Это пожелал я написать вам, братия мои, не для того, чтоб стяжать славу и быть прославленным от людей. Да не будет! Ибо такой человек безумен и чужд славы Божией. Но написал для того, чтоб вы увидели и познали безмерное человеколюбие Божие и то, сколь легко бремя заповедей Спасителя нашего Бога, и, напротив, сколь велико и несравненно воздаяние благости Его: познав же это, чтоб или возжелали улучить и себе любовь Его, или убоялись и вострепетали, как вечной смерти, лишения оной. При этом и для того пожелал я написать о всем сказанном, чтоб вы познали высоту смирения и знак совершенной любви. Еще и для того, чтоб вы познали и дело снисшествия Божия и дар божественной Его благодати, т. е., эту мену, какую сделал Он с нами человеками, прияв человечество и дав вместо его Божество; чтоб познали дивный образ возстановления нашего и то, как живут восхотевшие веровать в распеншагося Христа, те, то есть, которые восподражали Его послушанию и смирению и решились, отвратясь от худшаго, устремиться к лучшему, от греха к добродетели, от земнаго к небесному, от плотскаго к духовному, от человеческаго к божественному; и еще чтоб увидели, как изменяются те которые оставляют все по любви к возлюбившему нас Богу, и однакож не лишаются ничего ни из настоящаго, ни из будущаго, — т. е. как омраченные входят дивно в свет, приближаясь к великому свету, и как они соединяясь с горним, поставляются богами и над дольним, как это было в древнее время с Моисеем, — как находясь среди всех, не оскверняются нисколько сообращением с ними, и благотворя ближним, не терпят никакого ущерба в добре, но оказывая милость другим, сами получают больше, чем дают, — особенно когда по человеколюбию делаются подобными человеколюбивому Богу; — как они смиряются по мере того, как возвышаемы бывают и как возвышаются по мере того, как смиряются; лишаются всего необходимаго в жизни по смирению, — и не терпят никакого лишения, будучи питаемы вечною жизнию святой любви.
Се, открыл я вам таинства, которыя были сокрыты во мне; ибо вижу, что близок конец жизни моей. Я желал дать вам увидеть и познать и образы покаяния, и первыя ступания новоначальных, и успехи средних, и меры совершенных, и расположить вас подражать, если не хотите другому кому, то мне духовному отцу своему, породившему вас духовно, возлюбившему вас от всей души, воздоившему вас млеком слова Божия, напитавшему хлебом животворящим всяческая и показавшему, как шествовать путем спасительных заповедей Бога, — Коему подобает всякая слава, ныне и присно, и во веки веков. Аминь.

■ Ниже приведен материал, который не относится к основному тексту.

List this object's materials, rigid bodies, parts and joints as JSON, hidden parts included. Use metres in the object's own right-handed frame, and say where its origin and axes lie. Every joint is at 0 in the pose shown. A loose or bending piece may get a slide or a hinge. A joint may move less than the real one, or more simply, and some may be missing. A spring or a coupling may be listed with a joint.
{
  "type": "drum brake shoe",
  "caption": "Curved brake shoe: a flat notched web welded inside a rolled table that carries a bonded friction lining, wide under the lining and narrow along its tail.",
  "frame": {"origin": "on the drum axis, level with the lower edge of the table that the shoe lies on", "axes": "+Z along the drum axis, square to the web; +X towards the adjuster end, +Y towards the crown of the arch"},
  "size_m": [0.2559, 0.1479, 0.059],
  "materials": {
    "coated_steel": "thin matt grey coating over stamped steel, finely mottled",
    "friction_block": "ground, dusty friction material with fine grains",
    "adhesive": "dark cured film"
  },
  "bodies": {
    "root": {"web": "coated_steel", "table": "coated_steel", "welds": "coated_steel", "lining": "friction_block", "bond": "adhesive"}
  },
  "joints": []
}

Главы богословские и деятельные
1. Вера есть (быть готову) умереть Христа ради за заповедь Его, в убеждении, что такая смерть приносит жизнь, — нищету вменять в богатство, худость и ничтожество в истинную славу и знаменитость, и в то время как ничего не имеется, быть уверенным, что всем обладаешь, — особенно же (она есть) стяжание неизследимаго богатства познания Христа и взирание на все видимое, как на прах или дым.

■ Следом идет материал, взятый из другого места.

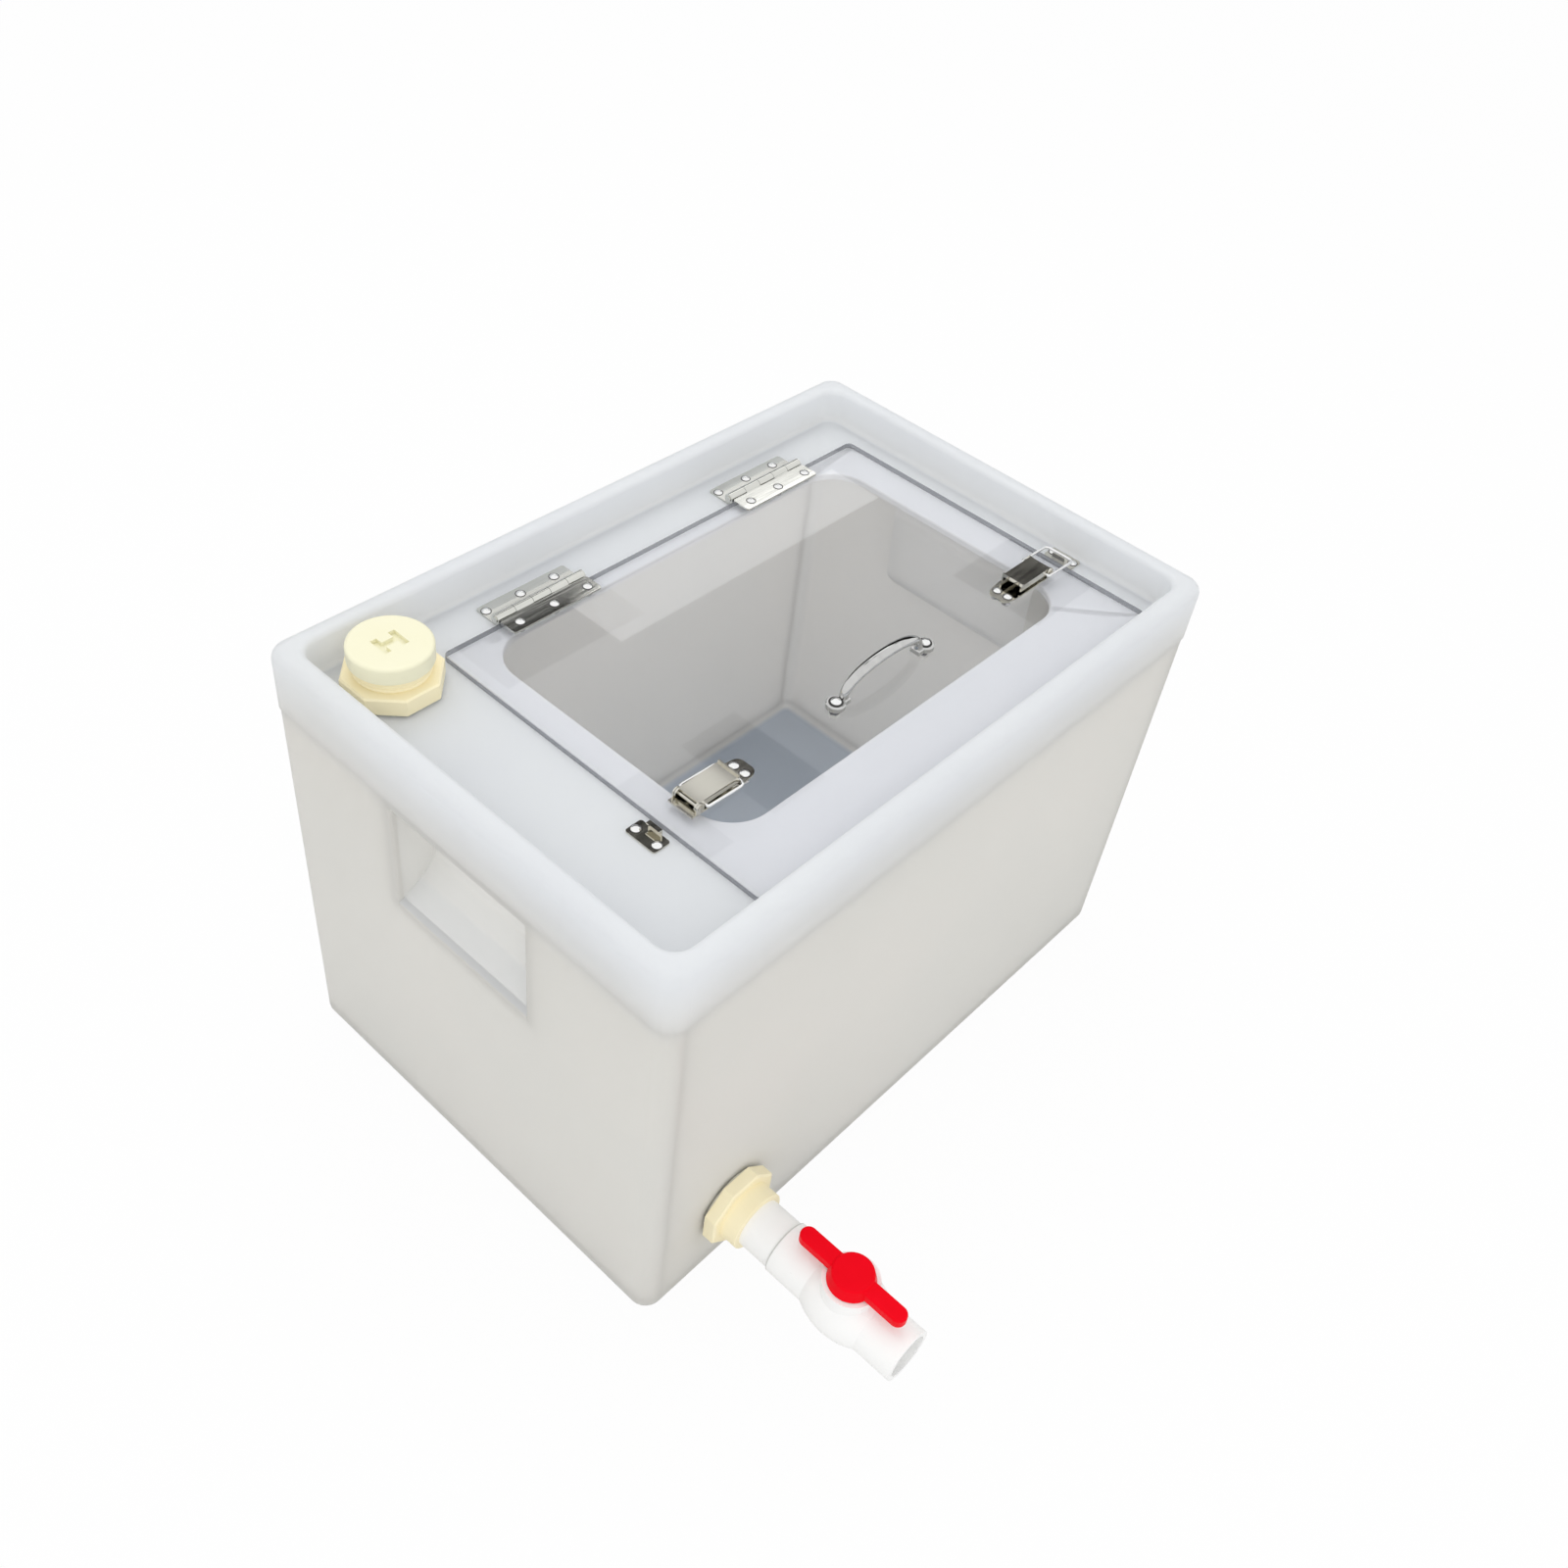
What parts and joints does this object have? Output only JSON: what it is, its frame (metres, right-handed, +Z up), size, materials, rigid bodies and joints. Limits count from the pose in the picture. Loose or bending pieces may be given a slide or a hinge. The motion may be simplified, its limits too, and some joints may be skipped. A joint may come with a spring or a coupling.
{
  "type": "fish transport box",
  "caption": "Moulded tank for carrying live fish, with a clear hinged lid under a raised rim, draw latches, a screw fill plug and a ball valve drain.",
  "frame": {"origin": "middle of the tank's flat base", "axes": "+X along the long side towards the end without the fill plug, +Y towards the hinges at the back, +Z up; the drain valve stands out of the front wall along -Y"},
  "size_m": [0.556, 0.536, 0.3835],
  "materials": {
    "tank_plastic": "milky translucent polyethylene, soft satin",
    "clear_sheet": "clear glossy sheet",
    "rivet_metal": "polished rivets",
    "chrome": "bright chrome",
    "screw_metal": "bright round-headed screws and nuts",
    "cream_plastic": "cream ABS, semi gloss",
    "plug_plastic": "cream ABS, semi gloss",
    "rubber_ring": "matt rubber",
    "white_pvc": "white PVC, semi gloss",
    "seat_plastic": "waxy white",
    "red_plastic": "red ABS, semi gloss",
    "stainless": "bright stainless",
    "pin_metal": "bright stainless",
    "latch_metal": "bright stainless",
    "wire_metal": "bright wire"
  },
  "bodies": {
    "tank": {"tank_base": "tank_plastic", "tank_deck": "tank_plastic", "tank_rim": "tank_plastic", "tank_wall_front": "tank_plastic", "tank_wall_back": "tank_plastic", "tank_wall_left": "tank_plastic", "tank_wall_right": "tank_plastic", "hand_pocket_left": "tank_plastic", "hand_pocket_right": "tank_plastic", "deck_hinge_rivets": "rivet_metal", "keeper_rivets": "rivet_metal", "keeper_left": "latch_metal", "keeper_right": "latch_metal", "hinge_leaf_deck_left": "stainless", "hinge_leaf_deck_right": "stainless", "hinge_pin_left": "pin_metal", "hinge_pin_right": "pin_metal", "fill_port": "cream_plastic", "fill_gasket": "rubber_ring", "fill_locknut": "cream_plastic", "drain_port": "cream_plastic", "drain_gasket": "rubber_ring", "drain_locknut": "cream_plastic", "drain_adapter": "white_pvc", "valve_body": "white_pvc", "valve_outlet": "white_pvc", "ball_seat_inlet": "seat_plastic", "ball_seat_outlet": "seat_plastic"},
    "lid": {"lid_sheet": "clear_sheet", "lid_hinge_rivets": "rivet_metal", "hinge_leaf_lid_left": "stainless", "hinge_leaf_lid_right": "stainless", "bow_handle": "chrome", "bow_screws": "screw_metal", "bow_nuts": "screw_metal", "latch_rivets": "rivet_metal", "latch_base_left": "latch_metal", "latch_base_right": "latch_metal", "lever_pin_left": "pin_metal", "lever_pin_right": "pin_metal"},
    "lever_left": {"latch_lever_left": "latch_metal"},
    "lever_right": {"latch_lever_right": "latch_metal"},
    "bail_left": {"latch_bail_left": "wire_metal"},
    "bail_right": {"latch_bail_right": "wire_metal"},
    "plug_ring": {"plug_seal": "rubber_ring"},
    "plug": {"fill_plug": "plug_plastic"},
    "valve": {"valve_handle": "red_plastic", "valve_stem": "white_pvc", "stem_ring": "rubber_ring", "valve_ball": "white_pvc"}
  },
  "joints": [
    {"name": "lid_hinge", "type": "hinge", "parent": "tank", "child": "lid", "pos_m": [0, 0.135, 0.352], "axis": [-1, 0, 0], "range_deg": [0, 140]},
    {"name": "lever_left_pivot", "type": "hinge", "parent": "lid", "child": "lever_left", "pos_m": [-0.1581, -0.0795, 0.3568], "axis": [0, -1, 0], "range_deg": [0, 95]},
    {"name": "lever_right_pivot", "type": "hinge", "parent": "lid", "child": "lever_right", "pos_m": [0.2166, -0.0795, 0.3568], "axis": [0, 1, 0], "range_deg": [0, 95]},
    {"name": "bail_left_pivot", "type": "hinge", "parent": "lever_left", "child": "bail_left", "pos_m": [-0.1531, -0.0795, 0.3568], "axis": [0, -1, 0], "range_deg": [0, 80]},
    {"name": "bail_right_pivot", "type": "hinge", "parent": "lever_right", "child": "bail_right", "pos_m": [0.2116, -0.0795, 0.3568], "axis": [0, 1, 0], "range_deg": [-95, 0]},
    {"name": "plug_rise", "type": "slide", "parent": "tank", "child": "plug_ring", "axis": [0, 0, 1], "range_m": [0, 0.012]},
    {"name": "plug_turn", "type": "hinge", "parent": "plug_ring", "child": "plug", "pos_m": [-0.2205, 0.1295, 0.375], "axis": [0, 0, 1], "range_deg": [0, 1080]},
    {"name": "valve_turn", "type": "hinge", "parent": "tank", "child": "valve", "pos_m": [-0.199, -0.2945, 0.1], "axis": [0, 0, 1], "range_deg": [0, 90]}
  ],
  "couplings": [
    {"joint": "plug_rise", "follows": "plug_turn", "m_per_rad": 0.00063662},
    {"joint": "bail_right_pivot", "follows": "lever_right_pivot", "ratio": -1}
  ]
}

2. Вера во Христа есть не то только, чтоб небречь о приятностях жизни, но и то, чтоб терпеливо и благодушно переносить всякое находящее искушение, в печалях, скорбях и неприятных случайностях, пока возблаговолит Бог призреть на нас, — подражая Давиду, который говорит:
3. Предпочитающие в чем либо родителей своих заповеди Божией веры во Христа не имеют. Конечно, и собственная совесть их обличает их в таком неверии, если только совесть жива в них. Ибо истинно верующих отличительный знак есть ни в чем никогда не преступать заповеди великаго Бога и Спаса нашего Иисуса Христа.

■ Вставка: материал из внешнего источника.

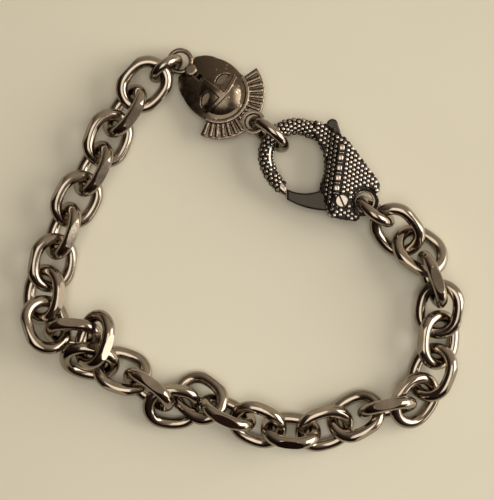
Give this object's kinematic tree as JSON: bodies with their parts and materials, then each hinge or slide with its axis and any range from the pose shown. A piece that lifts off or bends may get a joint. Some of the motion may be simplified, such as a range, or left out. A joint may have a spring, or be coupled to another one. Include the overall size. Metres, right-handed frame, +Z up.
{
  "type": "bracelet",
  "caption": "Chain bracelet of round-wire links with a beaded lobster clasp and a small cast charm, a crested helmet, lying closed on a table.",
  "frame": {"origin": "on the table, under the middle of the lying loop's box", "axes": "+Z up from the table; +Y from the wearer's side of the lying loop towards the charm; +X to the right"},
  "size_m": [0.0721, 0.0661, 0.0088],
  "materials": {
    "link_steel": "polished, darkened",
    "ring_steel": "polished, darkened",
    "charm_steel": "cast, darkened in the recesses",
    "clasp_oxidised": "granulated, blackened between the grains",
    "lever_satin": "satin",
    "screw_steel": "polished"
  },
  "bodies": {
    "bracelet": {"link_01": "link_steel", "link_02": "link_steel", "link_03": "link_steel", "link_04": "link_steel", "link_05": "link_steel", "link_06": "link_steel", "link_07": "link_steel", "link_08": "link_steel", "link_09": "link_steel", "link_10": "link_steel", "link_11": "link_steel", "link_12": "link_steel", "link_13": "link_steel", "link_14": "link_steel", "link_15": "link_steel", "link_16": "link_steel", "link_17": "link_steel", "link_18": "link_steel", "link_19": "link_steel", "link_20": "link_steel", "link_21": "link_steel", "link_22": "link_steel", "link_23": "link_steel", "link_24": "link_steel", "link_25": "link_steel", "link_26": "link_steel", "link_27": "link_steel", "link_28": "link_steel", "link_29": "link_steel", "connecting_ring": "ring_steel", "charm": "charm_steel", "hook_ring": "ring_steel", "clasp_body": "clasp_oxidised", "clasp_screw": "screw_steel", "base_ring": "ring_steel"},
    "lever": {"clasp_lever": "lever_satin"}
  },
  "joints": [
    {"name": "lever_swing", "type": "hinge", "parent": "bracelet", "child": "lever", "pos_m": [0.01594, 0.00791, 0.00289], "axis": [0.0329, -0.0199, 0.9993], "range_deg": [-22, 0], "stiffness_Nm_per_rad": 0.002, "springref_deg": 17.19}
  ]
}
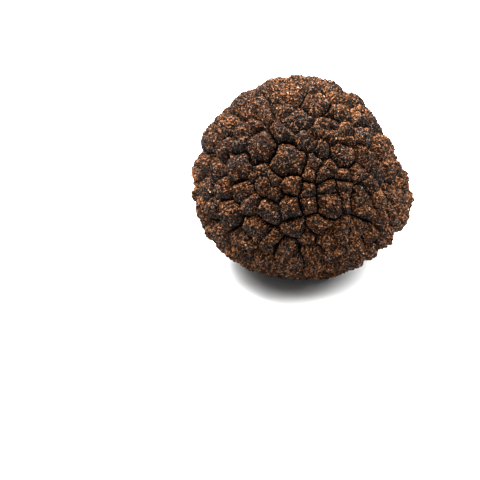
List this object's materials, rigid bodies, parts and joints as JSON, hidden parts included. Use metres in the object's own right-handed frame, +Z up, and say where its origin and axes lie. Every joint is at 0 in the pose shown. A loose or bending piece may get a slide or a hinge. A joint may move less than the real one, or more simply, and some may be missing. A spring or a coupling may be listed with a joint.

4. Вера во Христа, истиннаго Бога, раждает желание вечных благ и страх мучений; желание же сих благ и страх мук приводят к строгому исполнению заповедей, а строгое исполнение заповедей научает людей глубокому сознанию своей немощности; это сознание истинной немощности нашей раждает память о смерти; кто же возымел сию память сожительницею себе, тот преболезненно взыщет узнать, каково будет ему по исходе и удалении из сей жизни; а кто тщательно старается узнать о будущем, тому прежде всего надлежит лишить себя настоящаго (т. е. благ и вещей мира сего). Ибо обладаемый пристрастием к чему либо из сего последняго, даже самому ничтожному, не может стяжать совершеннаго познания о том первом. Даже когда бы, по смотрению Божию, вкусил он сколько нибудь такого познания, то — если тотчас не оставит того, пристрастием к чему одержим, и не предастся всецело стяжанию сего единаго познания, не позволяя себе даже думать о чем либо другом кроме его, — взято будет от него и это познание, какое мнится он имети.